TASK INSTRUCTIONS: Every entry must be given again exactly.

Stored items
§ §

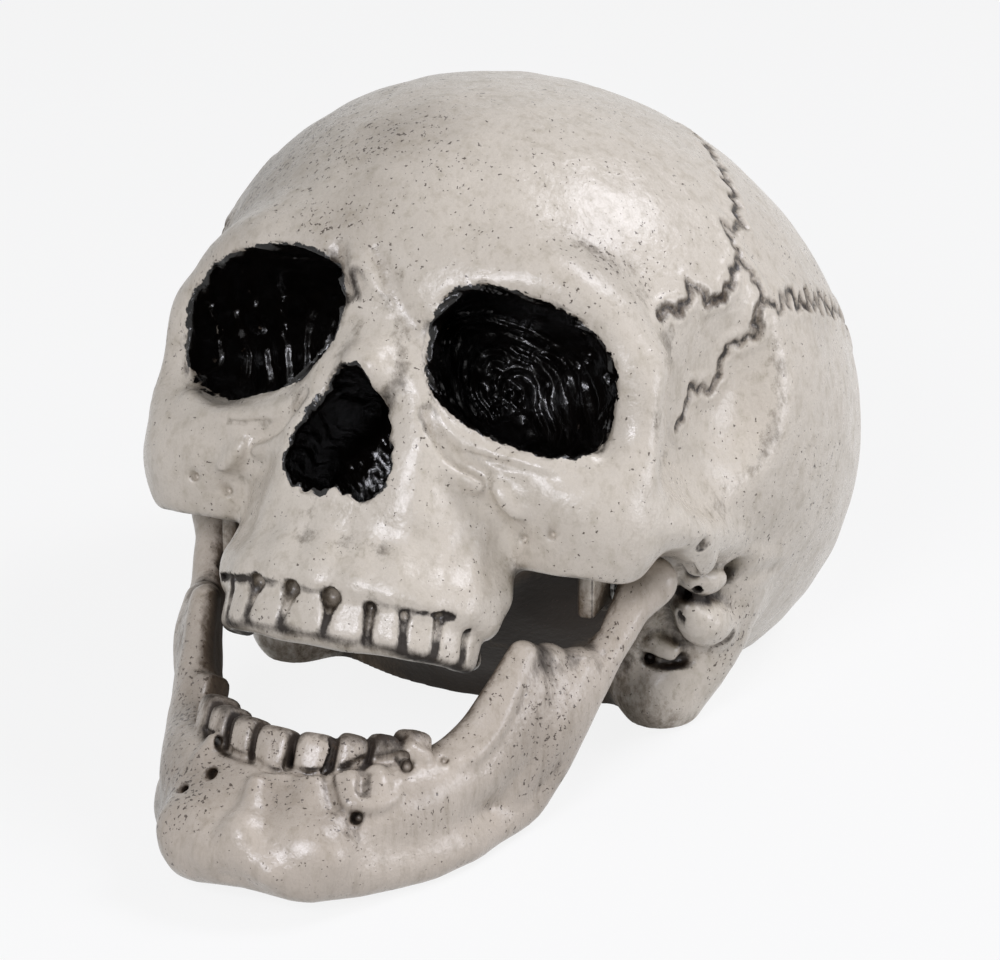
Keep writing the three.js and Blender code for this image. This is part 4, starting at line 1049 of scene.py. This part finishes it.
# %% The small parts: zinc-plated steel, nylon and the bare base moulding
def plain_finish(name, code, metallic, roughness, grit):
    """One colour with a grain of so many millimetres in its tone, roughness and height."""
    material, tree, shader, mm = new_material(name)
    grain = add(tree, "ShaderNodeTexNoise", {"Vector": mm, "Scale": 1 / grit, "Detail": 4.0}).outputs[0]
    pale = add(tree, "ShaderNodeHueSaturation", {"Color": linear(code), "Value": 1.12}).outputs[0]
    dark = add(tree, "ShaderNodeHueSaturation", {"Color": linear(code), "Value": 0.85}).outputs[0]
    tone = add(tree, "ShaderNodeMix", {0: grain, 6: pale, 7: dark}, data_type="RGBA").outputs[2]
    tree.links.new(tone, shader.inputs["Base Color"])
    dull = add(tree, "ShaderNodeMapRange", {0: grain, 3: roughness * 0.8, 4: roughness * 1.2}).outputs[0]
    tree.links.new(dull, shader.inputs["Roughness"])
    bump = add(tree, "ShaderNodeBump", {"Height": grain, "Distance": 0.0003, "Strength": 0.4}).outputs[0]
    tree.links.new(bump, shader.inputs["Normal"])
    shader.inputs["Metallic"].default_value = metallic
    return material


# zinc plating is a grey metal with a soft, slightly cloudy gloss
zinc = plain_finish("zinc_plated_steel", "#b4b4b0", 1.0, 0.34, 0.8)
# nylon and bare PVC leave the mould milky and half matt
nylon = plain_finish("moulded_nylon", "#e6e3da", 0.0, 0.5, 1.2)
base_plastic = plain_finish("moulded_pvc_base", "#9a9389", 0.0, 0.5, 1.5)
for name, node in frame["nodes"].items():
    if name in ("cranium_shell", "jaw"):
        continue
    finish = nylon if "bush" in name else base_plastic if name == "skull_base" else zinc
    node.data.materials.clear()
    node.data.materials.append(finish)
print(len(frame["nodes"]) - 2, "small parts finished")

# %% [markdown]
# ## The room
# A white sweep with no horizon, an even pale world and four soft lamps: one
# high at the right and behind, one in front, a weak one at the left, and a low
# one at the right for the side of the head. The camera stands where the
# photographer stood: to the skull's left, a little above, a metre away.

# %% Camera
# the point in the middle of the picture, near the middle of the head
AIM = Vector((0.0003, SHIFT_Y / 1000, 0.005125 + SHIFT_Z / 1000))
turn, rise = math.radians(23), math.radians(22)
away = Vector((math.sin(turn) * math.cos(rise), -math.cos(turn) * math.cos(rise), math.sin(rise)))
lens = bpy.data.cameras.new("camera")
lens.sensor_width = 36
lens.lens = 152.3
camera = placed("camera", lens)
camera.location = AIM + away
camera.rotation_euler = away.to_track_quat("Z", "Y").to_euler()
bpy.context.scene.camera = camera
print("camera at", [round(v, 3) for v in camera.location])


# %% Lamps
# metres
LAMP_AIM = Vector((0, 0, 0.08))
LAMPS = {
    # place and width in metres, power in watts
    "side": ((0.62, 0.33, 0.92), 0.45, 7.8),
    "front": ((0.085, -0.97, 0.6), 0.35, 8.5),
    "left": ((-0.6, -0.67, 0.71), 0.4, 0.6),
    "low side": ((1.09, 0.1, 0.17), 0.4, 4.0),
}
for name, (place, width, power) in LAMPS.items():
    light = bpy.data.lights.new(name, "AREA")
    light.color = linear("#f4f5ff")[:3]
    light.size = width
    light.energy = power
    stand = placed(name, light)
    stand.location = place
    stand.rotation_euler = (Vector(place) - LAMP_AIM).to_track_quat("Z", "Y").to_euler()
    print("lamp", name, power, "W")


# %% Floor and world
def seen_white(tree):
    """1 for the rays that should meet a white room: from the camera, mirrored or let through."""
    rays = add(tree, "ShaderNodeLightPath").outputs
    direct = add(tree, "ShaderNodeMath", {0: rays["Is Camera Ray"], 1: rays["Is Glossy Ray"]}).outputs[0]
    sockets = {0: direct, 1: rays["Is Transmission Ray"]}
    return add(tree, "ShaderNodeMath", sockets, use_clamp=True).outputs[0]


floor_mesh = bpy.data.meshes.new("floor")
floor_mesh.from_pydata([(-4, -4, 0), (4, -4, 0), (4, 4, 0), (-4, 4, 0)], [], [(0, 1, 2, 3)])
floor = placed("floor", floor_mesh)
floor.location.z = -0.0005
paper = bpy.data.materials.new("paper_sweep")
paper.use_nodes = True
tree = paper.node_tree
tree.nodes.clear()
matt = add(tree, "ShaderNodeBsdfDiffuse", {"Color": linear("#cfcfcf")}).outputs[0]
glow = add(tree, "ShaderNodeEmission", {"Color": (1, 1, 1, 1), "Strength": 1.0}).outputs[0]
# a little of the lamps' light stays on the paper, so that the skull has a soft shadow
seen = add(tree, "ShaderNodeMath", {0: seen_white(tree), 1: 0.86}, operation="MULTIPLY").outputs[0]
mixed = add(tree, "ShaderNodeMixShader", {0: seen, 1: matt, 2: glow})
add(tree, "ShaderNodeOutputMaterial", {"Surface": mixed.outputs[0]})
floor_mesh.materials.append(paper)

world = bpy.data.worlds.new("studio")
world.use_nodes = True
tree = world.node_tree
tree.nodes.clear()
soft = add(tree, "ShaderNodeBackground", {"Color": (1, 1, 1, 1), "Strength": 0.13}).outputs[0]
white = add(tree, "ShaderNodeBackground", {"Color": (1, 1, 1, 1), "Strength": 1.0}).outputs[0]
mixed = add(tree, "ShaderNodeMixShader", {0: seen_white(tree), 1: soft, 2: white})
add(tree, "ShaderNodeOutputWorld", {"Surface": mixed.outputs[0]})
bpy.context.scene.world = world
bpy.context.scene.view_settings.view_transform = "Standard"
print("made", floor.name, "and", world.name)
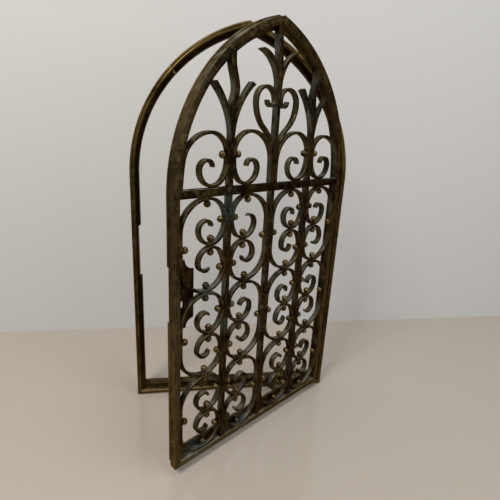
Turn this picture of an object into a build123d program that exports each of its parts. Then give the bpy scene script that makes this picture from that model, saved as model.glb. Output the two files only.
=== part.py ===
from build123d import *
from math import acos, asin, atan2, cos, degrees, radians, sin, sqrt
import os

os.makedirs("parts", exist_ok=True)

# An arched bronze window grille: a fixed moulded surround and a hinged leaf filled with scrollwork.
# X runs along the surround, Y runs back into the wall, Z is up, all in millimetres.
# The origin is the middle of the surround's foot, on the surface that it stands on.

# Surround
width = 308.0
arch_centre = 51.0
surround_depth = 20.0
edge_chamfer = 1.2
band_width = 2.9
bead_width = 3.4
bead_groove = 1.3
moulding_width = 8.2
moulding_slope = 2.2
lip_front = 6.5
lip_width = 3.0
sill_lip_height = 6.6
seam_angle = 42.4
joint_drop = 5.0
sweep_overrun = 5.0

# Leaf frame
leaf_proud = 4.8
leaf_margin = 11.5
rib_width = 8.0
rib_depth = 8.5
flange_thickness = 2.5
lap_width = 1.8
flange_width = 4.5
sill_flange_height = 23.5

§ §

WRITTEN RESPONSE:
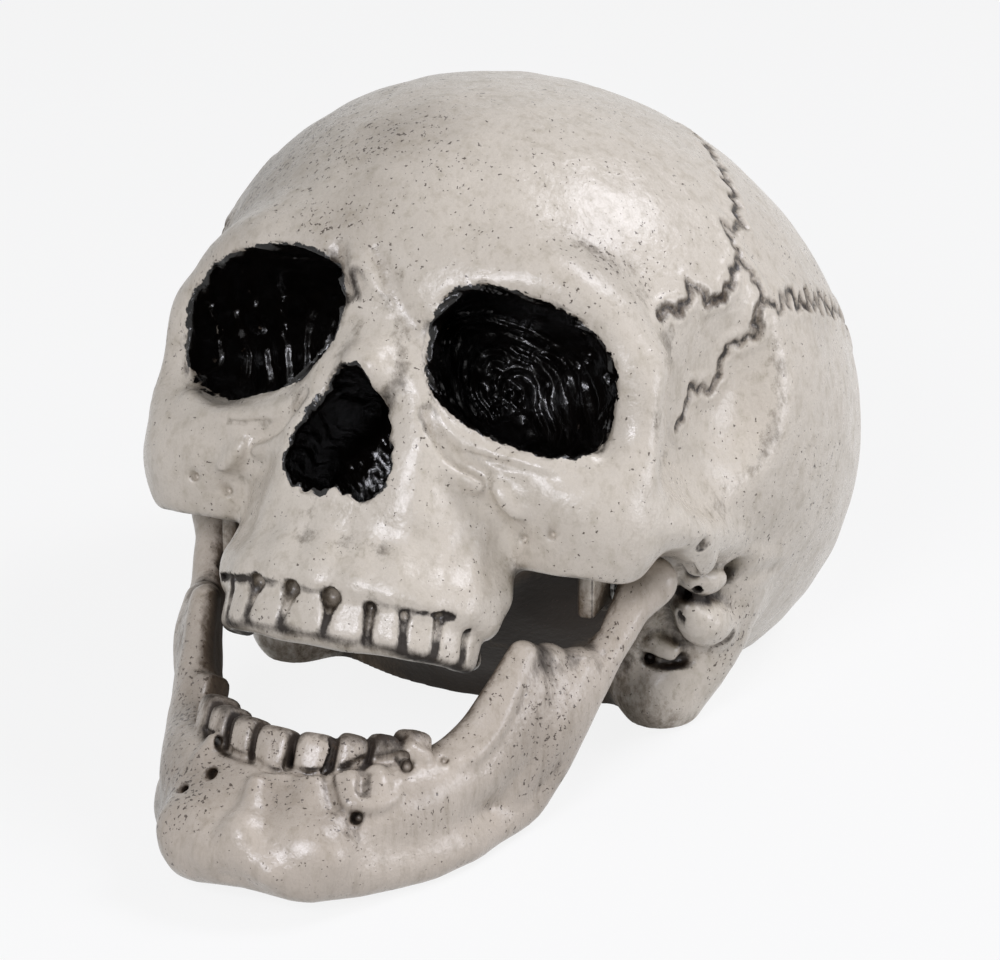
Keep writing the three.js and Blender code for this image. This is part 4, starting at line 1049 of scene.py. This part finishes it.
# %% The small parts: zinc-plated steel, nylon and the bare base moulding
def plain_finish(name, code, metallic, roughness, grit):
    """One colour with a grain of so many millimetres in its tone, roughness and height."""
    material, tree, shader, mm = new_material(name)
    grain = add(tree, "ShaderNodeTexNoise", {"Vector": mm, "Scale": 1 / grit, "Detail": 4.0}).outputs[0]
    pale = add(tree, "ShaderNodeHueSaturation", {"Color": linear(code), "Value": 1.12}).outputs[0]
    dark = add(tree, "ShaderNodeHueSaturation", {"Color": linear(code), "Value": 0.85}).outputs[0]
    tone = add(tree, "ShaderNodeMix", {0: grain, 6: pale, 7: dark}, data_type="RGBA").outputs[2]
    tree.links.new(tone, shader.inputs["Base Color"])
    dull = add(tree, "ShaderNodeMapRange", {0: grain, 3: roughness * 0.8, 4: roughness * 1.2}).outputs[0]
    tree.links.new(dull, shader.inputs["Roughness"])
    bump = add(tree, "ShaderNodeBump", {"Height": grain, "Distance": 0.0003, "Strength": 0.4}).outputs[0]
    tree.links.new(bump, shader.inputs["Normal"])
    shader.inputs["Metallic"].default_value = metallic
    return material


# zinc plating is a grey metal with a soft, slightly cloudy gloss
zinc = plain_finish("zinc_plated_steel", "#b4b4b0", 1.0, 0.34, 0.8)
# nylon and bare PVC leave the mould milky and half matt
nylon = plain_finish("moulded_nylon", "#e6e3da", 0.0, 0.5, 1.2)
base_plastic = plain_finish("moulded_pvc_base", "#9a9389", 0.0, 0.5, 1.5)
for name, node in frame["nodes"].items():
    if name in ("cranium_shell", "jaw"):
        continue
    finish = nylon if "bush" in name else base_plastic if name == "skull_base" else zinc
    node.data.materials.clear()
    node.data.materials.append(finish)
print(len(frame["nodes"]) - 2, "small parts finished")

# %% [markdown]
# ## The room
# A white sweep with no horizon, an even pale world and four soft lamps: one
# high at the right and behind, one in front, a weak one at the left, and a low
# one at the right for the side of the head. The camera stands where the
# photographer stood: to the skull's left, a little above, a metre away.

# %% Camera
# the point in the middle of the picture, near the middle of the head
AIM = Vector((0.0003, SHIFT_Y / 1000, 0.005125 + SHIFT_Z / 1000))
turn, rise = math.radians(23), math.radians(22)
away = Vector((math.sin(turn) * math.cos(rise), -math.cos(turn) * math.cos(rise), math.sin(rise)))
lens = bpy.data.cameras.new("camera")
lens.sensor_width = 36
lens.lens = 152.3
camera = placed("camera", lens)
camera.location = AIM + away
camera.rotation_euler = away.to_track_quat("Z", "Y").to_euler()
bpy.context.scene.camera = camera
print("camera at", [round(v, 3) for v in camera.location])


# %% Lamps
# metres
LAMP_AIM = Vector((0, 0, 0.08))
LAMPS = {
    # place and width in metres, power in watts
    "side": ((0.62, 0.33, 0.92), 0.45, 7.8),
    "front": ((0.085, -0.97, 0.6), 0.35, 8.5),
    "left": ((-0.6, -0.67, 0.71), 0.4, 0.6),
    "low side": ((1.09, 0.1, 0.17), 0.4, 4.0),
}
for name, (place, width, power) in LAMPS.items():
    light = bpy.data.lights.new(name, "AREA")
    light.color = linear("#f4f5ff")[:3]
    light.size = width
    light.energy = power
    stand = placed(name, light)
    stand.location = place
    stand.rotation_euler = (Vector(place) - LAMP_AIM).to_track_quat("Z", "Y").to_euler()
    print("lamp", name, power, "W")


# %% Floor and world
def seen_white(tree):
    """1 for the rays that should meet a white room: from the camera, mirrored or let through."""
    rays = add(tree, "ShaderNodeLightPath").outputs
    direct = add(tree, "ShaderNodeMath", {0: rays["Is Camera Ray"], 1: rays["Is Glossy Ray"]}).outputs[0]
    sockets = {0: direct, 1: rays["Is Transmission Ray"]}
    return add(tree, "ShaderNodeMath", sockets, use_clamp=True).outputs[0]


floor_mesh = bpy.data.meshes.new("floor")
floor_mesh.from_pydata([(-4, -4, 0), (4, -4, 0), (4, 4, 0), (-4, 4, 0)], [], [(0, 1, 2, 3)])
floor = placed("floor", floor_mesh)
floor.location.z = -0.0005
paper = bpy.data.materials.new("paper_sweep")
paper.use_nodes = True
tree = paper.node_tree
tree.nodes.clear()
matt = add(tree, "ShaderNodeBsdfDiffuse", {"Color": linear("#cfcfcf")}).outputs[0]
glow = add(tree, "ShaderNodeEmission", {"Color": (1, 1, 1, 1), "Strength": 1.0}).outputs[0]
# a little of the lamps' light stays on the paper, so that the skull has a soft shadow
seen = add(tree, "ShaderNodeMath", {0: seen_white(tree), 1: 0.86}, operation="MULTIPLY").outputs[0]
mixed = add(tree, "ShaderNodeMixShader", {0: seen, 1: matt, 2: glow})
add(tree, "ShaderNodeOutputMaterial", {"Surface": mixed.outputs[0]})
floor_mesh.materials.append(paper)

world = bpy.data.worlds.new("studio")
world.use_nodes = True
tree = world.node_tree
tree.nodes.clear()
soft = add(tree, "ShaderNodeBackground", {"Color": (1, 1, 1, 1), "Strength": 0.13}).outputs[0]
white = add(tree, "ShaderNodeBackground", {"Color": (1, 1, 1, 1), "Strength": 1.0}).outputs[0]
mixed = add(tree, "ShaderNodeMixShader", {0: seen_white(tree), 1: soft, 2: white})
add(tree, "ShaderNodeOutputWorld", {"Surface": mixed.outputs[0]})
bpy.context.scene.world = world
bpy.context.scene.view_settings.view_transform = "Standard"
print("made", floor.name, "and", world.name)
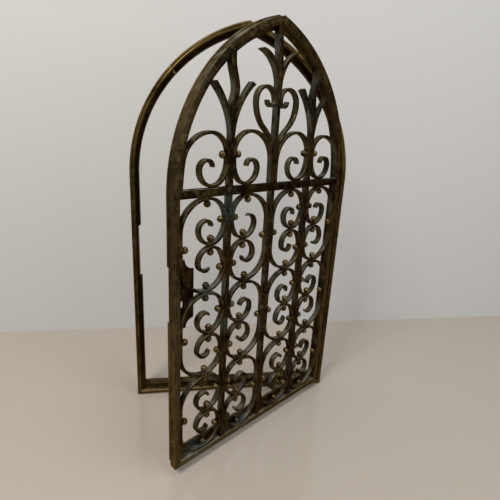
Turn this picture of an object into a build123d program that exports each of its parts. Then give the bpy scene script that makes this picture from that model, saved as model.glb. Output the two files only.
=== part.py ===
from build123d import *
from math import acos, asin, atan2, cos, degrees, radians, sin, sqrt
import os

os.makedirs("parts", exist_ok=True)

# An arched bronze window grille: a fixed moulded surround and a hinged leaf filled with scrollwork.
# X runs along the surround, Y runs back into the wall, Z is up, all in millimetres.
# The origin is the middle of the surround's foot, on the surface that it stands on.

# Surround
width = 308.0
arch_centre = 51.0
surround_depth = 20.0
edge_chamfer = 1.2
band_width = 2.9
bead_width = 3.4
bead_groove = 1.3
moulding_width = 8.2
moulding_slope = 2.2
lip_front = 6.5
lip_width = 3.0
sill_lip_height = 6.6
seam_angle = 42.4
joint_drop = 5.0
sweep_overrun = 5.0

# Leaf frame
leaf_proud = 4.8
leaf_margin = 11.5
rib_width = 8.0
rib_depth = 8.5
flange_thickness = 2.5
lap_width = 1.8
flange_width = 4.5
sill_flange_height = 23.5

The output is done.